12. The method of claim 11 wherein the step of initializing the second bank of the dual-bank DRAM is to initialize the second bank of the dual-bank DRAM for the computer to process a BIOS POST routine.

13. The method of claim 10 further comprising:

checking the protective flag when the computer starts;

initializing the dual-bank DRAM when the protective flag is not equal to the first value;

initializing an SMI routine of the computer after the dual-bank DRAM is initialized; and

loading an operating system after the SMI routine of the computer is initialized.

14. The method of claim 13 wherein the step of initializing the dual-bank DRAM is to initialize all memory banks of the dual-bank DRAM.

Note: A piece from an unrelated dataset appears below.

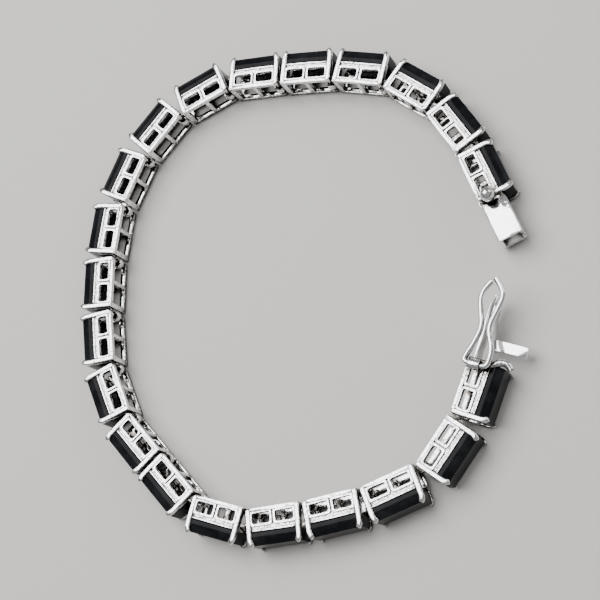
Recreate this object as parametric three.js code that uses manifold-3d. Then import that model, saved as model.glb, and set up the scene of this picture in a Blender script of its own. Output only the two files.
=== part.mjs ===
// A tennis bracelet of black step-cut stones, unclasped and laid on its edge as an open loop.
// Millimetres, +Z up, resting on Z = 0 with the middle of its outline over the origin.
//
// Link frame: the origin is the pin that the link's own hook holds, at half the band's height.
// X runs along the chain towards the box clasp, Y points outwards from the wrist and Z up.

import * as THREE from 'three';
import { mergeVertices } from 'three/addons/utils/BufferGeometryUtils.js';
import Module from 'manifold-3d';

const wasm = await Module();
wasm.setup();

// Chain
const linkPitch = 8.5; // pin to pin
const linkGap = 0.36; // between two links on a straight run
const pinInset = 0.5; // pin's centre from the link's far end and from its back
const pinRadius = 0.36;
const hookPlay = 0.2; // between a pin and the eye round it
const hookWire = 0.36;
const hookHeight = 1.1;

// The chain's route, chosen by hand: the first link's heading, then the clockwise bend at each hook
const firstHeading = -111.5;
const bends = [15, 33, 10.5, 5, 21.5, 31.5, 0.5, 19, 16.5, 6.5, 8, 17, 17.5, 25.5, 24.5, 3, 9, 23, 19.5, 11];

// Setting walls
const bandHeight = 4.8; // over the end strips
const stripProud = 0.12;
const wallThickness = 0.7;
const wallDepth = 3.3; // from the back to the stone's seat
const ledgeDepth = 0.75;
const ledgeLean = 0.12;
const windowLength = 2.7;
const windowDepth = 1.5;
const windowFromBack = 0.75;
const windowCorner = 0.2;
const middleBar = 0.8;
const solderOverlap = 0.2;

// Bars between the two walls
const endBarLength = 0.8;
const endBarDepth = 0.9;
const middlePostLength = 0.6;
const middlePostDepth = 0.7;

// Claws, one at each corner
const stripWidth = 0.75;
const stripThickness = 0.6;
const clawRise = 1.8; // from the walls' front edge to the tip
const clawHook = 0.5; // how far the tip bends along the link
const clawLean = 0.6; // how far it leans towards the middle of the stone
const endClawRise = 2.6; // the two larger claws beside the clasp
const endClawBow = 0.7;

// Stone
const stoneLength = 7.0;
const stoneWidth = 4.1;
const stoneHeight = 2.55;
const stoneCorner = 1.0;
const stoneFromBack = 2.3; // to its lowest face
const stoneClearance = 0.2;

// Box clasp
const boxLength = 5.9;
const boxDepth = 3.6;
const boxHeight = 3.6;
const boxWall = 0.45;
const boxFromBack = 0.1;
const slotLength = 2.9;

// Spring tongue with its thumb tab
const tongueLength = 9.1; // link's end to nose
const leafThickness = 0.45;
const tongueFromBack = 0.28;
const tongueOpening = 2.75; // over both leaves at the open end
const frontLeafEnd = 2.0; // its free end, from the link
const noseHeight = 0.85; // over both leaves where they meet
const noseRise = 0.3; // of the nose's tip above the back leaf's outer face
const noseFold = 1.1; // from the tip to where the leaves part
const boxClearance = 0.15;
const tabLength = 4.6;
const tabWidth = 1.45;
const tabHeight = 1.2;
const tabRoot = 0.3; // let into the front leaf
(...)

15. The method of claim 14 wherein the step of initializing all the memory banks of the DRAM is to initialize all the memory banks of the DRAM for the computer to perform a BIOS post.

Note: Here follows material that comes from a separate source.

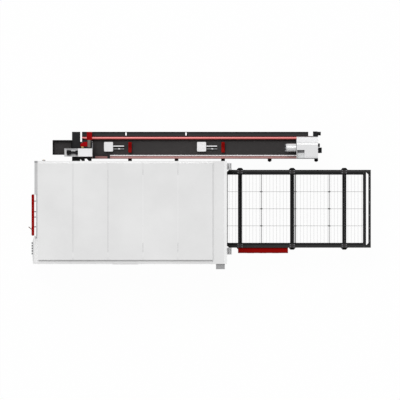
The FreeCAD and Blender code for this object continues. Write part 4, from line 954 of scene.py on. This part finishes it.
def connector(radius, height):
    """Profile of a round cable connector on its flange."""
    neck, nut = radius - 0.003, radius - 0.001
    return [
        (radius, 0), (radius, 0.008), (neck, 0.01), (neck, 0.02), (nut, 0.021),
        (nut, height - 0.002), (0.01, height),
    ]


def front_chuck_trim():
    """Fasteners, motor connectors, rib cover and brass fitting of the front chuck."""
    box_low, box_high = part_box("front_drive_box")
    motor_low, motor_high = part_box("front_chuck_motor")
    housing_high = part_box("front_chuck_housing")[1]
    bracket_low, bracket_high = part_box("rail_end_bracket")
    screws = Shape()
    screws.screw(
        spaced(box_low.x + 0.326, box_high.x - 0.02, 5), (box_low.y + 0.018, box_high.y - 0.018),
        box_high.z, UP, 0.006,
    )
    bolt_circle = [polar(0.142, 36 * i + 18) for i in range(10)]
    for y, z in moved(bolt_circle, TUBE_AXIS_Y, TUBE_AXIS_Z):
        screws.bolt(housing_high.x, y, z, RIGHT, 0.009)
    screws.bolt(
        motor_high.x - 0.06, (motor_low.y + 0.018, motor_high.y - 0.018),
        (motor_low.z + 0.0185, motor_high.z - 0.0175), LEFT, 0.007,
    )
    screws.finish("front_chuck_bolts", "chuck_steel")
    bracket = Shape()
    bracket.bolt(
        (bracket_high.x - 0.087, bracket_high.x - 0.03), bracket_high.y - 0.036,
        bracket_low.z + 0.221, UP, 0.009,
    )
    bracket.bolt(
        (bracket_low.x + 0.022, bracket_high.x - 0.127), bracket_low.y + 0.015, bracket_high.z, UP,
        0.006,
    )
    bracket.finish("bracket_bolts", "red_gloss")
    motor = Shape()
    top = motor_high.z - 0.001
    for y in (motor_low.y + 0.0305, motor_high.y - 0.0295):
        motor.lathe((motor_low.x + 0.024, y, top), UP, connector(0.016, 0.03), 24)
    left = motor_low.x + 0.056
    for i in range(7):
        y = motor_low.y + 0.0145 + 0.0128 * i
        motor.block((left, y - 0.002, top), (left + 0.04, y + 0.002, top + 0.004))
    motor.finish("front_motor_fittings", "motor_black", 0.0008)
    cover = Shape()
    inner = -0.1645
    outline = moved(
        [
            (inner, 0.0001), (-0.0823, 0.0001), (0.0001, -0.0827), (0.0019, -0.0811),
            (-0.0815, 0.0023), (inner, 0.0023),
        ],
        housing_high.y, housing_high.z,
    )
    cover_right = housing_high.x - 0.036
    cover.prism(outline, "x", cover_right - 0.064, cover_right)
    cover.screw(
        (cover_right - 0.056, cover_right - 0.008),
        (housing_high.y - 0.1545, housing_high.y - 0.0925), housing_high.z + 0.0023, UP, 0.004,
    )
    cover.finish("rib_cover", "grey_paint", 0.0006, look="rib_grey")
    brass = Shape()
    elbow = [
        (0.009, 0), (0.009, 0.006), (0.011, 0.007), (0.011, 0.02), (0.008, 0.021),
        (0.008, 0.042), (0.006, 0.044),
    ]
    air_x, air_y = bracket_low.x + 0.054, TUBE_AXIS_Y + 0.014
    brass.cone((air_x, air_y, box_low.z), UP, 0.012, 0.016, 0.016, 6)
    brass.lathe((air_x + 0.008, air_y, box_low.z + 0.0185), LEFT, elbow, 20)
    brass.finish("air_fitting", "chuck_steel", look="brass")


def tray_trims():
    """Rubber edge profile on the outfeed tray, and the buffer on the rear rail's end."""
    low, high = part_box("outfeed_tray")
    trim = Shape()
    outer = rounded((low.x - 0.003, low.y - 0.003), (high.x, high.y + 0.003), 0.008)
    inner = rounded((low.x + 0.019, low.y + 0.019), (high.x - 0.019, high.y - 0.019), 0.006)
    trim.loop(outer, inner, "z", high.z - 0.003, high.z + 0.006)
    trim.finish("outfeed_edge_trim", "rubber", 0.0015)
    low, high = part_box("rear_guide_rail")
    buffer = Shape()
    corners = [(0.006, 0.041), (0.006, 0.003), (0.096, 0.003), (0.088, 0.013), (0.026, 0.041)]
    buffer.prism(moved(corners, low.x, low.y), "z", high.z, high.z + 0.02)
    buffer.finish("rail_end_buffer", "rubber", 0.003)


def rear_chuck_trim():
    """Panels, seal, vent and screws of the rear chuck's box."""
    low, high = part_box("rear_chuck_carriage")
    left, right = low.x, high.x
    front, back = low.y, high.y
    top = high.z
    lid = Shape()
    lid_plate = rounded((left + 0.214, front + 0.05), (right - 0.014, back - 0.191), 0.006)
    lid.prism(lid_plate, "z", top, top + 0.002)
    lid.finish("rear_box_lid", "white_paint", 0.0009, "rear_chuck")
    # slope panel in a whiter paint than the box, painted light for the slope that faces the light
    slope = Shape()
    section = [
        (-0.0985, -0.0205), (-0.1505, 0), (-0.183, 0), (-0.183, 0.002), (-0.15, 0.002),
        (-0.0975, -0.0185),
    ]
    slope.prism(moved(section, back, top), "x", left + 0.002, right - 0.002)
    slope.finish("rear_box_slope_panel", "white_paint", 0.0006, "rear_chuck", look="slope_lit_white")
    screws = Shape()
    screws.screw(
        (left + 0.226, right - 0.026), spaced(front + 0.065, back - 0.204, 4), top + 0.002, UP,
        0.0045,
    )
    screws.screw(
        spaced(left + 0.03, right - 0.03, 5), front, (top - 0.47, top - 0.04), FRONT, 0.006
    )
    screws.screw(
        right, (front + 0.086, front + 0.186, front + 0.316, front + 0.406),
        (top - 0.36, top - 0.05), RIGHT, 0.006,
    )
    screws.finish("rear_box_screws", "chuck_steel", body="rear_chuck")
    recess = top - 0.075
    vent = Shape()
    vent.block(
        (left + 0.015, front + 0.132, recess), (left + 0.177, front + 0.194, recess + 0.003)
    )
    blade = [(0, 0), (0.007, 0), (0.004, 0.01), (0.002, 0.01)]
    for i in range(6):
        section = moved(blade, front + 0.136 + 0.01 * i, recess + 0.003)
        vent.prism(section, "x", left + 0.02, left + 0.172)
    vent.finish("rear_box_vent", "motor_black", body="rear_chuck", look="button_plastic")
    floor = Shape()
    floor_low = (left + 0.0125, front + 0.0175)
    floor_high = (left + 0.1795, front + 0.1305)
    floor.prism(rounded(floor_low, floor_high, 0.004), "z", recess, recess + 0.002)
    floor.screw(
        (left + 0.025, left + 0.167), (front + 0.03, front + 0.118), recess + 0.002, UP, 0.0045
    )
    floor.finish("rear_box_recess_floor", "white_paint", 0.0006, "rear_chuck", look="recess_grey")
    # grey profile along the box's front top edge: painted shade for the front bevel, which faces
    # away from the light
    profile = Shape()
    section = [
        (-0.0005, -0.022), (-0.0005, -0.013), (0.0135, 0.0015), (0.022, 0.0015),
        (0.022, 0), (0.014, 0), (0, -0.014), (0, -0.022),
    ]
    profile.prism(moved(section, front, top), "x", left + 0.001, right - 0.001)
    profile.finish(
        "rear_box_front_profile", "white_paint", body="rear_chuck", look="button_plastic"
    )
    seal = Shape()
    for depth, outer, length in ((0.006, 0.104, 0.006), (0.009, 0.096, 0.003)):
        place = (left - depth, TUBE_AXIS_Y, TUBE_AXIS_Z)
        seal.ring(place, RIGHT, NOSE_RADIUS + 0.0005, outer, length)
    seal.finish("rear_nose_seal", "rubber", 0.0008, "rear_chuck")


def nose_screws():
    """Dark cap screws round the rear nose, near its rim, and in its face."""
    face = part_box("rear_chuck_rotor")[0].x
    shape = Shape()
    for i in range(8):
        out = Vector((0, *polar(1, 45 * i + 22.5)))
        rim = Vector((face + 0.02, TUBE_AXIS_Y, TUBE_AXIS_Z)) + out * (NOSE_RADIUS - 0.0005)
        shape.cone(rim, out, 0.001, 0.0085, 0.0085, 18)
        shape.cone(rim + out * 0.001, out, 0.0006, 0.007, 0.004, 6)
        place = Vector((face - 0.0002, TUBE_AXIS_Y, TUBE_AXIS_Z)) + out * 0.062
        shape.cone(place, LEFT, 0.0015, 0.006, 0.005, 18)
    shape.finish("rear_nose_screws", "jaw_steel", body="rear_spindle")


def rear_motor_trim():
    """Cooling ribs and connectors of the rear chuck's upper motor."""
    low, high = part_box("rear_chuck_motors")
    shape = Shape()
    left, right = high.x - 0.075, high.x - 0.045
    top = high.z - 0.001
    half = 0.0018
    for z in spaced(top - 0.108, top - 0.014, 9):
        for y, side in ((low.y, -1), (low.y + 0.124, 1)):
            face = sorted((y, y + side * 0.003))
            shape.block((left, face[0], z - half), (right, face[1], z + half))
    for y in spaced(low.y + 0.016, low.y + 0.108, 8):
        shape.block((left, y - half, top), (right, y + half, top + 0.0035))
    for y in (low.y + 0.036, low.y + 0.088):
        shape.lathe((high.x - 0.019, y, top), UP, connector(0.015, 0.029), 24)
    shape.finish("rear_motor_fittings", "motor_black", 0.0006, "rear_chuck")


def gantry_trim():
    """Drive motors on the cross beam's ends, and an open cable trough along its top."""
    low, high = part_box("gantry_beam")
    x = high.x - 0.07
    profile = [
        (0.056, 0), (0.056, 0.014), (0.046, 0.02), (0.046, 0.062), (0.042, 0.066),
        (0.042, 0.142), (0.038, 0.15), (0.012, 0.153),
    ]
    motors = Shape()
    bolts = Shape()
    ends = (low.y + 0.075, high.y - 0.075)
    for y in ends:
        motors.lathe((x, y, high.z), UP, profile, 36)
        motors.block((x - 0.08, y - 0.016, high.z + 0.1), (x - 0.04, y + 0.016, high.z + 0.13))
        for bolt in moved([polar(0.051, 60 * i) for i in range(6)], x, y):
            bolts.cone((*bolt, high.z + 0.014), UP, 0.003, 0.0035, 0.003, 10)
    motors.finish("gantry_motors", "motor_black", 0.0008, "gantry")
    trough = Shape()
    left, right = low.x + 0.075, low.x + 0.15
    wall = 0.002
    outline = [
        (left, high.z), (right, high.z), (right, high.z + 0.035), (right - wall, high.z + 0.035),
        (right - wall, high.z + wall), (left + wall, high.z + wall),
        (left + wall, high.z + 0.035), (left, high.z + 0.035),
    ]
    trough.prism(outline, "y", low.y + 0.03, high.y - 0.03)
    trough.finish("gantry_cable_trough", "grey_paint", body="gantry", smooth=False)
    bolts.screw(
        (left + right) / 2, spaced(low.y + 0.06, high.y - 0.06, 9), high.z + wall, UP, 0.005
    )
    bolts.finish("gantry_screws", "chuck_steel", body="gantry")


def head_trim():
    """Knurled rings and the brass nozzle nut of the cutting head."""
    low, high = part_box("cutting_head")
    x = (low.x + high.x) / 2
    y = (low.y + high.y) / 2
    rings = Shape()
    for z in (high.z - 0.05, high.z - 0.11):
        rings.ring((x, y, z), UP, 0.02, 0.034, 0.016, 60)
    rings.finish("collimator_rings", "motor_black", 0.001, "cutting_head")
    nut = Shape()
    nut.ring((x, y, low.z + 0.062), UP, 0.029, 0.035, 0.014, 48)
    nut.ring((x, y, low.z + 0.076), UP, 0.029, 0.0325, 0.004, 48)
    nut.finish("nozzle_nut", "chuck_steel", 0.0008, "cutting_head", look="brass")


tray_rings()
guide_rails()
levelling_feet()
tube_support(1)
tube_support(2)
lift_unit_trim()
front_chuck_trim()
tray_trims()
rear_chuck_trim()
nose_screws()
rear_motor_trim()
gantry_trim()
head_trim()


# ---------- stage, light, camera ----------
def seen_white(tree):
    """1 for the kinds of ray that see the white background, 0 for the light on the object."""
    path = add(tree, "LightPath").outputs
    total = path["Is Camera Ray"]
    for kind in ("Is Glossy Ray", "Is Transmission Ray"):
        total = calculate(tree, "MAXIMUM", total, path[kind])
    return total


def floor_material():
    """Pale floor: white to the camera, with the object's shadow kept faintly."""
    material = bpy.data.materials.new("pale_floor")
    tree = emptied(material)
    mix = add(tree, "MixShader")
    parts = (
        calculate(tree, "MULTIPLY", seen_white(tree), FLOOR_WHITENESS),
        add(tree, "BsdfDiffuse", Color=FLOOR_COLOUR).outputs[0],
        add(tree, "Emission", Strength=PLAIN_WHITE).outputs[0],
    )
    for value, socket in zip(parts, mix.inputs):
        feed(tree, value, socket)
    add(tree, "OutputMaterial", Surface=mix.outputs[0])
    return material


def stage():
    mesh = bpy.data.meshes.new("floor")
    corners = [(-1, -1), (1, -1), (1, 1), (-1, 1)]
    mesh.from_pydata([(FLOOR_HALF * x, FLOOR_HALF * y, 0) for x, y in corners], [], [(0, 1, 2, 3)])
    floor = shown("floor", mesh)
    mesh.materials.append(floor_material())


def world():
    """Studio dome, brighter from the rear left, and white where it is seen or mirrored."""
    world = bpy.data.worlds.new("studio")
    bpy.context.scene.world = world
    tree = emptied(world)
    towards = add(tree, "VectorMath")
    towards.operation = "DOT_PRODUCT"
    feed(tree, add(tree, "TexCoord").outputs["Generated"], towards.inputs[0])
    feed(tree, DOME_SIDE, towards.inputs[1])
    dome = add(
        tree, "MapRange", From_Min=-1.0, To_Min=DOME_LEVEL * (1 - DOME_SWING),
        To_Max=DOME_LEVEL * (1 + DOME_SWING), Value=towards.outputs["Value"],
    )
    level = add(tree, "Mix", Factor=seen_white(tree), A=dome.outputs["Result"], B=PLAIN_WHITE)
    background = add(tree, "Background", Color=(1, 1, 1, 1), Strength=level.outputs["Result"])
    add(tree, "OutputWorld", Surface=background.outputs[0])


def key_light():
    light = bpy.data.lights.new("key_light", "SUN")
    light.energy = KEY_STRENGTH
    light.angle = math.radians(KEY_SPREAD)
    lamp = shown("key_light", light)
    lamp.rotation_euler = Vector(KEY_DIRECTION).to_track_quat("-Z", "Y").to_euler()


def camera():
    data = bpy.data.cameras.new("plan_camera")
    data.type = "ORTHO"
    data.ortho_scale = PHOTO_WIDTH * PIXEL
    data.clip_end = 100
    item = shown("plan_camera", data)
    item.location = (*VIEW_CENTRE, CAMERA_HEIGHT)
    bpy.context.scene.camera = item


stage()
world()
key_light()
camera()
bpy.context.scene.view_settings.view_transform = "Standard"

16. The method of claim 10 further comprising:

starting an SMI routine when external power fails.

17. A method of data protection comprising:

examining if there is an external power failure before a computer is turned on;

initializing a second bank of a dual bank random access memory (DRAM) when there is an external power failure before the computer is turned on;

initializing a system management interrupt (SMI) routine of the computer after the second bank of the dual bank DRAM is initialized; and

a first bank of the dual-bank DRAM leaving a self refresh mode after the SMI routine is initialized.

18. The method of claim 17 wherein the step of initializing the second bank of the dual-bank DRAM is to initialize the second bank of the dual-bank DRAM for the computer to process a BIOS POST routine.

19. The method of claim 17 further comprising:

loading an operating system after the first bank of the dual-bank DRAM leaves the self refresh mode.

20. The method of claim 18 further comprising:

setting a protective flag to a first value when there is an external power failure; and

starting an SMI routine when external power fails;

wherein the step of examining if there is an external power failure before the computer is turned on is to examine whether the protective flag is equal to the first value.